Sally Field will probably get some Oscar buzz, as its the kind of role that demands it. Was she good? Yeah, I guess. Am I going to remember her performance in a few days? Probably not. More than paying attention to whom they gave screen time to, I was more annoyed with the actors they wasted. Great actors like Joseph Gordon-Levitt and Jackie Earle Haley who are pushed to the back of the room and given pretty "nothing" roles. For shame.
There isn't much more to say about "Lincoln," honestly. I came away feeling profoundly unmoved. The schmaltz of Spielberg didn't help, especially during the painfully bad opening scene where two soldiers recite The Gettysburg Address back at Lincoln, and the ridiculous closing shot featuring Lincoln superimposed over a flame in a lantern (SYMBOLISM!) which looked straight out of an early 90's sitcom.
There's also the scene right before the Senate vote on the 13th Amendment which has a group of black folk walk into the balcony to be seated. Everyone instantly goes mute, stops what they are doing like they have "black radar" and stares at them. Then one of the senators slowly stands and says with great gravity "We welcome you here" like they're the first black people to set foot in the building. Because apparently Mary Todd Lincoln's servant didn't count even though she was there all the freaking time. But whatever. Everyone gets to slowly nod in approval. That's what's important.

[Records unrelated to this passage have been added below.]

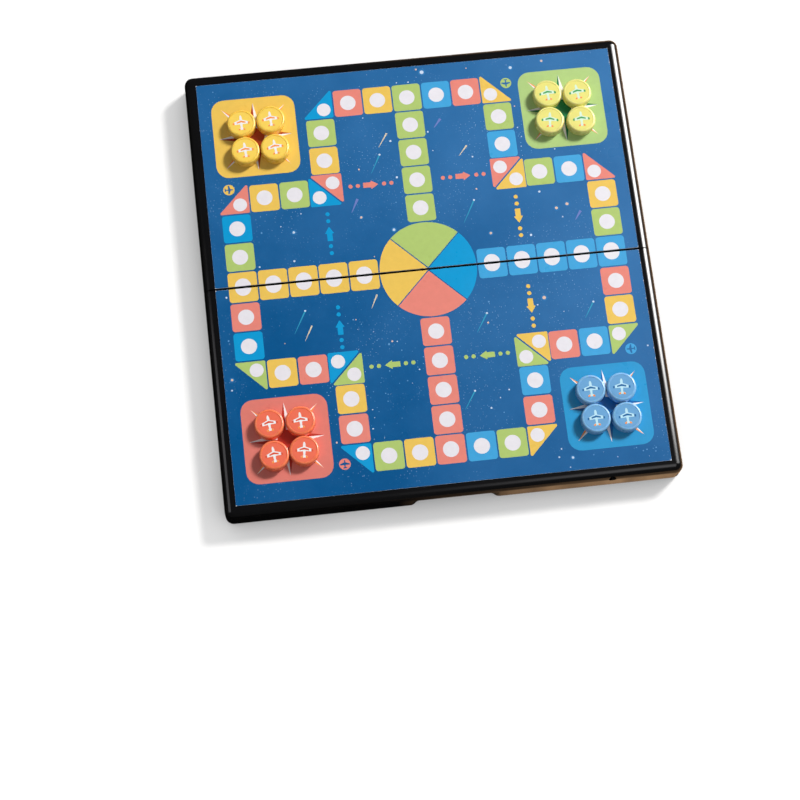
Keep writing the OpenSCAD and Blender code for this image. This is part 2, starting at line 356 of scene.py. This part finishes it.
# A small aeroplane seen from above, its nose towards +Y, one unit long, and the
# bands across its wings and its tailplane
AEROPLANE = rounded(doubled([
    (0.03, 0.5), (0.075, 0.38), (0.08, 0.2), (0.53, 0.04), (0.53, -0.1), (0.08, -0.08),
    (0.055, -0.32), (0.21, -0.4), (0.21, -0.5), (0.03, -0.47)]), 0.018, 3)
WING_BAND = [(0.0, 0.15), (0.28, 0.06), (0.28, -0.03), (0.0, 0.03)]
WING_TIP = rounded([(0.42, 0.07), (0.53, 0.035), (0.53, -0.1), (0.42, -0.095)], 0.015, 3)
TAIL_TIP = rounded([(0.08, -0.345), (0.21, -0.41), (0.21, -0.5), (0.08, -0.48)], 0.015, 3)

ARROW_SHAFT = 0.26
ARROW_HEAD = 0.245
ARROW = rounded([(-ARROW_SHAFT, -0.09), (0, -0.09), (0, -0.155), (ARROW_HEAD, 0),
                 (0, 0.155), (0, 0.09), (-ARROW_SHAFT, 0.09)], 0.015, 3)


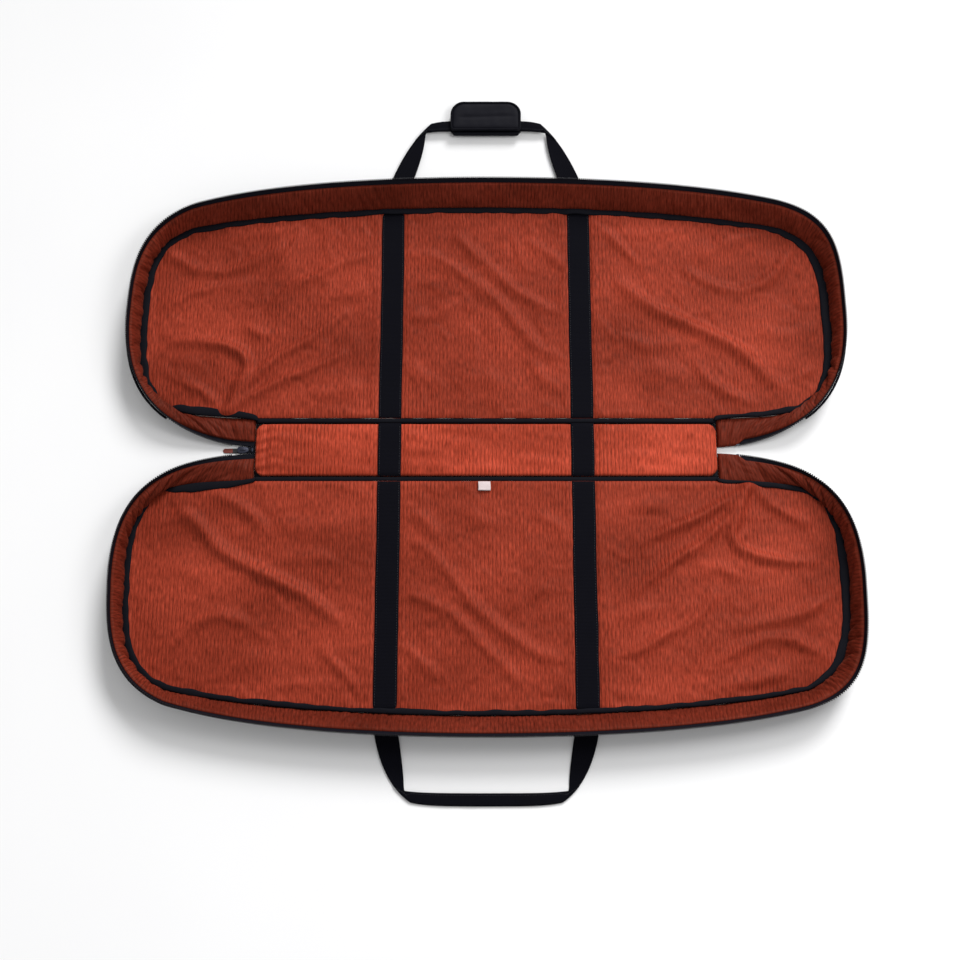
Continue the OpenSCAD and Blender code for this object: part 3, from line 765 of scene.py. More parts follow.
def roll_of_tape(centre, across, half_w, half_h, count=14, power=0.8):
    """Rings of a flattened roll along a line: across it and upwards, with rounded ends."""
    angle = np.linspace(0, 2 * math.pi, count, endpoint=False)
    side = np.sign(np.cos(angle)) * np.abs(np.cos(angle)) ** power
    top = np.sign(np.sin(angle)) * np.abs(np.sin(angle)) ** power
    run = run_of(centre)
    ends = np.minimum(run, run[-1] - run)
    taper = np.sqrt(np.clip(1 - (1 - np.clip(ends / 0.004, 0, 1)) ** 2, 0.04, 1))[:, None, None]
    upwards = np.cross(unit(np.gradient(centre, axis=0)), across)
    upwards *= np.sign(upwards[:, 2:3] + 1e-9)
    return centre[:, None] + taper * (side[None, :, None] * (half_w[:, None] * across)[:, None]
                                      + top[None, :, None] * (half_h[:, None] * upwards)[:, None])


def bump_at(value, centre, spread):
    return np.exp(-((value - centre) / spread) ** 2)


ROUND_COUNT = 900
FOLD_COUNT = 420
panel_run = run_of(panel_line)
panel_way = resample(np.column_stack([panel_line, panel_out[:, :2], from_spine, panel_run]), ROUND_COUNT)
way_out = unit(np.column_stack([panel_way[:, 2:4], np.zeros(ROUND_COUNT)]))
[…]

I don't hate Spielberg. I just hate Spielberg's cheese. But since his movies are jammed full of it, it's difficult for me to enjoy one. It bores me and makes me roll my eyes every 5 minutes. But whatever. It will win tons of Oscars. That's what's important.
I miss Bill Oberst Jr.
THE BOTTOM LINE - You know exactly what this movie is, even if you haven't seen it yet. It will do nothing to surprise you. If that's what you want, here you go. Daniel Day-Lewis fans will call it the best of the year and demand Best Actor, although they did that before they even saw the film. I personally found it boring.